Les réticences à abandonner la castration ne touchent pas l’ensemble des acteurs de la filière porcine. Cooperl Arc Atlantique, coopérative agricole regroupant 2 700 éleveurs, produisant un quart de la viande de porc française, compte 80 % d’adhérents qui ne castrent plus, les 20 % restants entrant dans des programmes de production pour lesquels le mâle entier est proscrit (certains labels, le bio, etc.). « Dès 2013 et après des recherches poussées, nous avons été capables d’en gérer tous les aspects technico-économiques », souligne Anne Lacoste, chargée de ce dossier au sein de la coopérative. Carcasses plus maigres, efficacité alimentaire (moins d’intrants, de surfaces agricoles et d’effluents), amélioration du bien-être animal, les avantages ne manquent pas. Les années d’expérience de la coopérative ont aussi montré que le mâle entier n’était pas plus agressif. « Certains comportements de chevauchement peuvent être le reflet d’un inconfort, les conditions d’élevage devant alors être améliorées », explique Anne Lacoste. Côté odeur, un travail sur la génétique et l’alimentation a permis d’abaisser entre 3 et 5 % le taux de carcasses odorantes, détectées par la méthode du nez humain. Un système viable, la structure de la coopérative allant “de la fourche à la fourchette”, permettant l’élaboration de sa propre grille de paiement, où seuls les mâles odorants sont pénalisés. « Depuis le lancement de cette filière, le taux de réclamations clients, consommateurs compris et tous motifs confondus, n’a pas augmenté, précise Anne Lacoste, tous les consommateurs n’y étant de toute façon pas sensibles. »

D’autres voies possibles

« Pourquoi ne pas envisager une deuxième étape incluant l’utilisation d’anesthésiques locaux ou généraux par les éleveurs ? , interroge Philippe Le Coz. Cette décision est forcément politique, car elle implique un changement de la réglementation en vigueur. Se pose aussi un problème de responsabilité, l’emploi d’anesthésiques ne venant pas sans risque (accidents, suicides si détournement d’usage avec certains produits) » À ce sujet, l’Ifip présentera en 2018 un bilan de l’ensemble de ses travaux menés sur la castration, notamment la comparaison entre l’emploi d’une anesthésie locale et celui d’un AINS seul. Une solution envisagée par l’Inaporc, qui en discute avec la Direction générale de l’alimentation. D’autant plus que la viande de mâle entier n’est pas forcément acceptée à l’export vers certains pays tiers, comme le Japon.
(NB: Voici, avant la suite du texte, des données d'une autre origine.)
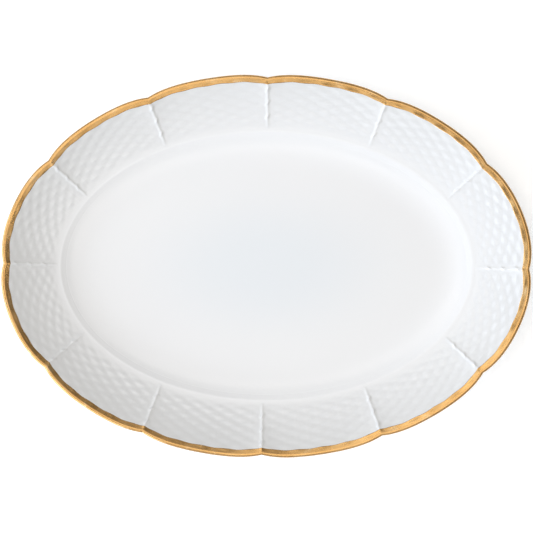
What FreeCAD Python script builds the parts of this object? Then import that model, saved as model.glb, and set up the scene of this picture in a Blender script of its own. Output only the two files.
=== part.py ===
"""Oval china serving platter: porcelain body with a scalloped, ribbed rim, foot ring and gilded lip.

Millimetres.  +X runs along the platter's length and +Z is up.  The origin is the middle of the
foot ring's contact face, so the platter stands on z = 0.

Every level of the platter is a closed wire that follows the same oval.  A wire is placed by its
inset, the distance inwards from the crown line, which is the ellipse that the scallops touch.
"""
import FreeCAD, Part
import bisect
import math
import os

# ---- Driving dimensions -----------------------------------------------------------------------
CROWN_LENGTH = 383.1        # ellipse through the crowns of the scallops; a notch sits at each end
CROWN_WIDTH = 276.5         # of both axes, so the platter itself measures 381 x 275

SCALLOPS = 12
SCALLOP_DEPTH = 2.7         # notch below crown
SCALLOP_POWER = 4           # flat-topped lobe with short shoulders
PATTERN_SHIFT = -2.2        # the moulded pattern lies this far clockwise of the axes, along the lip
PATTERN_SWAY = 1.2          # slow drift of the scallop spacing, once round the oval
PATTERN_STRETCH = -2.2      # and twice round it
RIM_SPREAD = 0.018          # the rim is this share wider at the ends and narrower at the sides
RIM_PINCH = 0.013           # and this share narrower at the four quarters, so the well is an ellipse

FOOT_HEIGHT = 6.0
FLOOR_HEIGHT = 10.5         # upper face of the well's floor
CREST_INSET = 41.5          # where the rim turns down into the well
CAVETTO_WIDTH = 30.0        # from the crest to the flat floor
LIP_SLOPE = 0.52            # steepness of the rim at the lip, rise over run
CREST_SLOPE = 0.27          # and near the crest
CREST_EASE = 0.4            # the rim lies this share flatter along the crest itself
CREST_EASE_WIDTH = 4.0
CREST_TURN = 1.8            # width of the bend over the crest
CAVETTO_SLOPE = 0.45        # steepness at the top of the well's wall
CAVETTO_POWER = 1.6         # how fast the wall flattens out to the floor

WALL = 4.5                  # body thickness, measured straight down
BASE_INSET = 65.5           # edge of the flat base, which the foot ring stands out from
BASE_CUT = 0.5              # the lofted shape starts this far below the base and is cut flat there
UNDERSIDE_SHIFT = 2.0       # the outside of the cavetto stands this far out from its inside
LIP_RADIUS = 1.9
LIP_FLAT = 0.7              # narrow flat along the top of the lip

RIB_RADIUS = 0.8
RIB_START = 7.0             # inset of the rib's outer end, just clear of the gilding
RIB_END = 37.0
RIB_SPANS = 6               # spans of the curve along a rib's middle

FOOT_INSET = 68.0           # outside of the ring, where it meets the body
FOOT_WIDTH = 6.5
FOOT_CONTACT_WIDTH = 3.4
FOOT_ROUNDING = 0.8

GOLD_THICKNESS = 0.15
GOLD_INSET = 5.7            # inner edge of the gilding on the upper face
GOLD_DROP = 3.2             # height of the gilded edge, down from the top of the lip

# Insets of the levels that the body is lofted through, closer together where the section bends.
UNDERSIDE_INSETS = (60, 55, 50, 46, 43, 41, 39, 36, 31, 24, 16, 9, 4.5)
WELL_INSETS = (71.5, 65, 59, 53, 48, 45, 43.5, 42.5, 41.5, 40)
RIM_INSETS = (37, 32, 26, 19, 12, 6, 1)

POINTS_PER_SCALLOP = 13     # interpolation points of one edge of a wire
ARC_STEPS = 3600            # steps for measuring along the crown line
PROFILE_STEPS = 1350        # steps for adding up the height of the upper face

HALF_LENGTH = CROWN_LENGTH / 2
HALF_WIDTH = CROWN_WIDTH / 2


# ---- The oval ---------------------------------------------------------------------------------
def running_lengths():
    """Length along the crown line from the +X axis, at even steps of the ellipse's angle."""
    step = 2 * math.pi / ARC_STEPS
    lengths = [0.0]
    for index in range(ARC_STEPS):
        angle = (index + 0.5) * step
        speed = math.hypot(HALF_LENGTH * math.sin(angle), HALF_WIDTH * math.cos(angle))
        lengths.append(lengths[-1] + speed * step)
    return lengths


LENGTHS = running_lengths()
PERIMETER = LENGTHS[-1]


def angle_at(length):
    """Ellipse angle of the point that lies this far along the crown line."""
    turns = math.floor(length / PERIMETER)
    rest = length - turns * PERIMETER
    index = min(bisect.bisect_right(LENGTHS, rest), ARC_STEPS) - 1
    part = (rest - LENGTHS[index]) / (LENGTHS[index + 1] - LENGTHS[index])
    return 2 * math.pi * (turns + (index + part) / ARC_STEPS)


def notch_length(number):
    """Where a notch lies along the crown line: evenly spaced, with a slow drift."""
    turn = 2 * math.pi * number / SCALLOPS
    drift = PATTERN_SHIFT + PATTERN_SWAY * math.sin(turn) + PATTERN_STRETCH * math.sin(2 * turn)
    return PERIMETER * number / SCALLOPS + drift


def scallop_drop(share, inset):
    """How far the edge falls inside the crown line; the scallops fade out at the crest."""
    fade = max(0.0, 1 - inset / CREST_INSET)
    return SCALLOP_DEPTH * fade * abs(2 * share - 1) ** SCALLOP_POWER


def oval_point(number, share, inset, height):
    """Point on scallop `number`, `share` of the way along it, at an inset and a height."""
    start = notch_length(number)
    end = notch_length(number + 1)
    angle = angle_at(start + share * (end - start))
    normal = FreeCAD.Vector(math.cos(angle) / HALF_LENGTH, math.sin(angle) / HALF_WIDTH, 0)
    normal.normalize()
    crown = FreeCAD.Vector(HALF_LENGTH * math.cos(angle), HALF_WIDTH * math.sin(angle), height)
    spread = 1 + RIM_SPREAD * math.cos(2 * angle) - RIM_PINCH * math.sin(2 * angle) ** 2
    return crown - normal * (inset * spread + scallop_drop(share, inset))


def oval_wire(inset, height):
    """Closed wire at one level, with one smooth edge per scallop."""
    edges = []
    for number in range(SCALLOPS):
        points = []
        for index in range(POINTS_PER_SCALLOP):
            points.append(oval_point(number, index / (POINTS_PER_SCALLOP - 1), inset, height))
        curve = Part.BSplineCurve()
        curve.interpolate(points)
        edges.append(curve.toShape())
    return Part.Wire(edges)


def loft(levels):
    """Solid through (inset, height) levels, listed from the bottom up."""
    return Part.makeLoft([oval_wire(inset, height) for inset, height in levels], True)


def prism(inset, bottom, top):
    """Straight-walled oval solid."""
    face = Part.Face(oval_wire(inset, bottom))
    return face.extrude(FreeCAD.Vector(0, 0, top - bottom))


# ---- Cross-section ----------------------------------------------------------------------------
def steepness(inset):
    """Slope of the upper face: rim, eased crest, then the cavetto that flattens to the floor."""
    from_crest = inset - CREST_INSET
    rim = LIP_SLOPE + (CREST_SLOPE - LIP_SLOPE) * inset / CREST_INSET
    rim *= 1 - CREST_EASE * math.exp(-(from_crest / CREST_EASE_WIDTH) ** 2)
    down = min(max(from_crest / CAVETTO_WIDTH, 0.0), 1.0)
    wall = CAVETTO_SLOPE * (1 - down) ** CAVETTO_POWER
    turn = min(max(from_crest / CREST_TURN, 0.0), 1.0)
    return rim + (wall - rim) * turn * turn * (3 - 2 * turn)


def rising_heights():
    """Height of the upper face at even steps outwards from the edge of the flat floor."""
    heights = [FLOOR_HEIGHT]
    for index in range(PROFILE_STEPS):
        inset = FLOOR_INSET * (1 - (index + 0.5) / PROFILE_STEPS)
        heights.append(heights[-1] + steepness(inset) * FLOOR_INSET / PROFILE_STEPS)
    return heights


FLOOR_INSET = CREST_INSET + CAVETTO_WIDTH
HEIGHTS = rising_heights()


def top_height(inset):
    """Height of the upper face at an inset."""
    place = min(max((1 - inset / FLOOR_INSET) * PROFILE_STEPS, 0.0), PROFILE_STEPS - 1.0)
    index = int(place)
    return HEIGHTS[index] + (HEIGHTS[index + 1] - HEIGHTS[index]) * (place - index)


LIP_ANGLE = math.atan(LIP_SLOPE)
LIP_JOIN = LIP_RADIUS * (1 + math.sin(LIP_ANGLE))       # inset where the rim meets the round lip
HEIGHT = top_height(LIP_JOIN) + LIP_RADIUS * (1 - math.cos(LIP_ANGLE))


def underside_height(inset):
    """Height of the lower face, a wall's thickness under the upper one."""
    shift = UNDERSIDE_SHIFT * min(1.0, inset / CREST_INSET)
    return top_height(inset + shift) - WALL


def lip_level(degrees, growth=0.0):
    """Point on the round of the lip; 90 is straight up, -60 is well under the edge."""
    radius = LIP_RADIUS + growth
    inset = LIP_RADIUS - radius * math.cos(math.radians(degrees))
    return (inset, HEIGHT - LIP_RADIUS + radius * math.sin(math.radians(degrees)))


# ---- Pieces -----------------------------------------------------------------------------------
def outer_solid():
    """Everything inside the platter's underside and lip, cut flat at the base."""
    levels = [(BASE_INSET, FOOT_HEIGHT - BASE_CUT)]
    for inset in UNDERSIDE_INSETS:
        levels.append((inset, underside_height(inset)))
    for degrees in (-60, -30, 0, 30, 55):
        levels.append(lip_level(degrees))
    levels.append((LIP_RADIUS - LIP_FLAT / 2, HEIGHT))
    return loft(levels).cut(prism(0, 0, FOOT_HEIGHT))


def cavity_solid():
    """The space over the upper face, carried on a little past the lip."""
    levels = []
    for inset in WELL_INSETS + RIM_INSETS:
        levels.append((inset, top_height(inset)))
    return loft(levels)


def rib(number):
    """Raised rod that runs from the gilding to the crest, behind one notch."""
    points = []
    for step in range(RIB_SPANS + 1):
        inset = RIB_START + (RIB_END - RIB_START) * step / RIB_SPANS
        points.append(oval_point(number, 0, inset, top_height(inset)))
    curve = Part.BSplineCurve()
    curve.interpolate(points)
    path = Part.Wire(curve.toShape())
    section = Part.Wire(Part.makeCircle(RIB_RADIUS, points[0], points[1] - points[0]))
    rod = path.makePipeShell([section], True, True)
    for end in (points[0], points[-1]):
        rod = rod.fuse(Part.makeSphere(RIB_RADIUS, end))
    return rod


def porcelain_body():
    body = outer_solid().cut(cavity_solid())
    ribs = [rib(number) for number in range(SCALLOPS)]
    return body.fuse(ribs)


def foot_ring():
    """Standing ring, a little narrower at its rounded contact face than at the body."""
    taper = (FOOT_WIDTH - FOOT_CONTACT_WIDTH) / 2 - FOOT_ROUNDING / 2
    outside = []
    inside = []
    for height, narrowing in ((0, taper + FOOT_ROUNDING / 2), (FOOT_ROUNDING, taper), (FOOT_HEIGHT, 0)):
        outside.append((FOOT_INSET + narrowing, height))
        inside.append((FOOT_INSET + FOOT_WIDTH - narrowing, height))
    outer = Part.makeLoft([oval_wire(*level) for level in outside], True, True)
    inner = Part.makeLoft([oval_wire(*level) for level in inside], True, True)
    return outer.cut(inner)


def gold_rim_band(body):
    """Thin skin of gilding over the lip and the outer few millimetres of the upper face."""
    grown = []
    for degrees in (-75, -50, -25, 0, 25, 50, 70):
        grown.append(lip_level(degrees, GOLD_THICKNESS))
    grown.append((LIP_RADIUS - LIP_FLAT / 2, HEIGHT + GOLD_THICKNESS))
    fat = loft(grown)
    below = prism(0, 0, HEIGHT - GOLD_DROP)
    opening = []
    for inset in (GOLD_INSET + 3, GOLD_INSET, 4.5, LIP_JOIN, 1):
        opening.append((inset, top_height(inset) + GOLD_THICKNESS))
    inner = prism(GOLD_INSET, 0, top_height(GOLD_INSET) + 2 * GOLD_THICKNESS)
    return fat.cut(below).cut(loft(opening)).cut(inner).cut(body)


def write(shape, node):
    """Check one piece and write its STEP file."""
    solids = shape.Solids
    box = shape.BoundBox
    print(f"{node}: solids {len(solids)}, valid {shape.isValid()}, faces {len(shape.Faces)}, "
          f"volume {shape.Volume / 1000:.2f} cm3, "
          f"box {box.XLength:.2f} x {box.YLength:.2f} x {box.ZMin:.2f}..{box.ZMax:.2f}")
    shape.exportStep(f"parts/{node}.step")


os.makedirs("parts", exist_ok=True)
china = porcelain_body()
write(china, "porcelain_body")
write(foot_ring(), "foot_ring")
write(gold_rim_band(china), "gold_rim_band")
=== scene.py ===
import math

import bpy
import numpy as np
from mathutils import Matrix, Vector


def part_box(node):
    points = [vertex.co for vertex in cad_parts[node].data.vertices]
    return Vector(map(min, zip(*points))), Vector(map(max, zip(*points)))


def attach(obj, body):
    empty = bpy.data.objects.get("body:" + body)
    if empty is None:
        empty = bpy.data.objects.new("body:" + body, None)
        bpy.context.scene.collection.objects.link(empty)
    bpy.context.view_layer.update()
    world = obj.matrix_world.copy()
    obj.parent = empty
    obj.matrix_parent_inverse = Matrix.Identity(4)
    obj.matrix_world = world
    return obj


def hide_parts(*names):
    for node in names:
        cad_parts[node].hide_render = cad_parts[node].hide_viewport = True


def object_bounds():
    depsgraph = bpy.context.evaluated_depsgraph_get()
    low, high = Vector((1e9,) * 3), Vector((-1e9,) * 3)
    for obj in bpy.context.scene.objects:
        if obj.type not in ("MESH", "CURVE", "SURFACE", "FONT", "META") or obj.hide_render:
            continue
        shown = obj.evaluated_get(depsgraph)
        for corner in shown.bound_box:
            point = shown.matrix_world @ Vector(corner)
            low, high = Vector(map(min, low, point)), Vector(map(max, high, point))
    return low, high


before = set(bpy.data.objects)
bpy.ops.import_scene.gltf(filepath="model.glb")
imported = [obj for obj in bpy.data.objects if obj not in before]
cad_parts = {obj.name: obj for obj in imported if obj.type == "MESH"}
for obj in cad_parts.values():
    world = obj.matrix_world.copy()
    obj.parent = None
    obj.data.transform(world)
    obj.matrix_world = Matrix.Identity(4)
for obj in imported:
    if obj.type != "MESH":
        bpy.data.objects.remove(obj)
cad_low, cad_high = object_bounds()

# Looks of the oval china serving platter: glazed porcelain with moulded basketweave on its rim,
# gilding fired over the lip, and a foot ring with a bare contact face.
#
# Lengths are millimetres in the named values and the shape functions, and metres in Blender.
# Every level of the platter follows one oval, as in the CAD model.  A level is placed by its
# inset, the distance inwards from the crown line, the ellipse that the scallops touch.

MM = 0.001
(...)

Une autre voie possible est celle de l’immunocastration. Mais la crainte d’une mauvaise acceptabilité par le consommateur et le risque d’amalgame avec la viande aux hormones freinent son usage. Abattre plus tôt l’animal, comme c’est le cas en Espagne, par exemple, ne semble pas non plus envisageable, le marché français fonctionnant dans une optique de valorisation maximale des carcasses, comme nous l’explique Didier Delzescaux. Philippe Le Coz souligne que « de manière générale, l’interprofession ne saurait prendre une décision sans un certain consensus avec les principaux pays producteurs européens ». Face à un risque de distorsion de concurrence avec les autres pays producteurs de l’Union européenne, une coordination au niveau européen semble indispensable.

QUE DIT LE MINISTÈRE DE L’AGRICULTURE ?

Contacté par notre rédaction, le ministère en charge de l’agriculture explique que, pour des raisons techniques, l’objectif de l’abandon pur et simple de la castration semble difficile à atteindre et l’évolution des pratiques passera plutôt par une maîtrise de la douleur lors de l’acte chirurgical. Une réflexion sur les règles de prescription-délivrance avec, en premier lieu, les vétérinaires, est menée en ce sens. Cet engagement politique, acté dans le plan d’action 2016-2020 en faveur du bien-être animal (action 9), repose surtout sur les professionnels de la filière porcine, comme nous le précise le ministère : « L’État n’impose pas de moyens pour atteindre l’objectif de l’arrêt des castrations à vif des porcelets. Les moyens employés sont à la discrétion des professionnels. » À ce jour, hormis l’initiative de Cooperl, aucune alternative n’est privilégiée par la filière. Dans ce contexte, « s’il ne revient pas à l’État de résoudre ce conflit, il apparaît opportun d’organiser une médiation entre l’interprofession, les groupements d’éleveurs, les abatteurs et les distributeurs, pour restaurer le dialogue entre tous ces acteurs ».